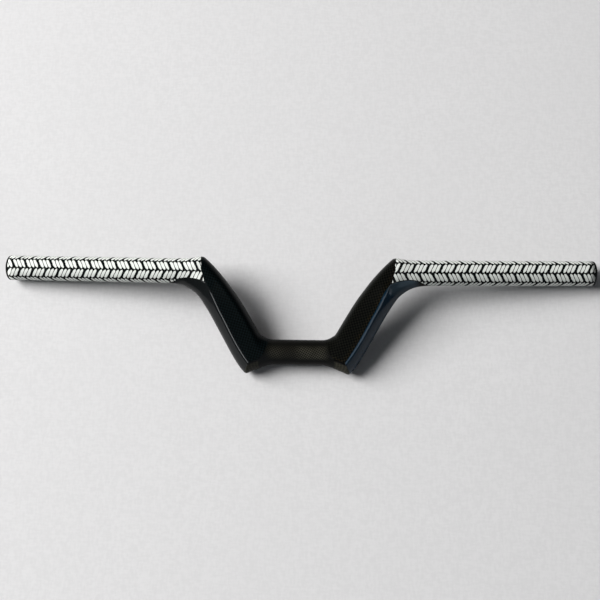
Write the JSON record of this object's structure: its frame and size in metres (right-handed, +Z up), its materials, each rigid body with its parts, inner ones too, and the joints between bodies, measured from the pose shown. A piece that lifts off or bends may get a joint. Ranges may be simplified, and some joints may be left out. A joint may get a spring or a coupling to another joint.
{
  "type": "bmx handlebar",
  "caption": "Moulded carbon BMX handlebar with creased arms, a round stem clamp zone, swept grip tubes and bar-end plugs.",
  "frame": {"origin": "centre of the stem clamp zone, on its axis", "axes": "+X along the clamp axis, towards the grip on the right of the picture; +Y along the surface the bar lies on, from the clamp towards the grips; +Z up from that surface. The bar lies as it comes to rest, on the backs of its heels and the undersides of its two ends, so its rise leans 16.5 degrees up from that surface"},
  "size_m": [0.5312, 0.1058, 0.0447],
  "materials": {
    "carbon_body": "carbon weave under glossy clear coat, with a printed black and off-white pattern on the grip tubes",
    "end_plug": "black moulded plastic with a satin surface"
  },
  "bodies": {
    "root": {"bar_body": "carbon_body", "end_plug_left": "end_plug", "end_plug_right": "end_plug"}
  },
  "joints": []
}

TASK DESCRIPTION: Copy every line of the listing where the word "from" appears.

THE RESULT:
Write the JSON record of this object's structure: its frame and size in metres (right-handed, +Z up), its materials, each rigid body with its parts, inner ones too, and the joints between bodies, measured from the pose shown. A piece that lifts off or bends may get a joint. Ranges may be simplified, and some joints may be left out. A joint may get a spring or a coupling to another joint.
  "frame": {"origin": "centre of the stem clamp zone, on its axis", "axes": "+X along the clamp axis, towards the grip on the right of the picture; +Y along the surface the bar lies on, from the clamp towards the grips; +Z up from that surface. The bar lies as it comes to rest, on the backs of its heels and the undersides of its two ends, so its rise leans 16.5 degrees up from that surface"},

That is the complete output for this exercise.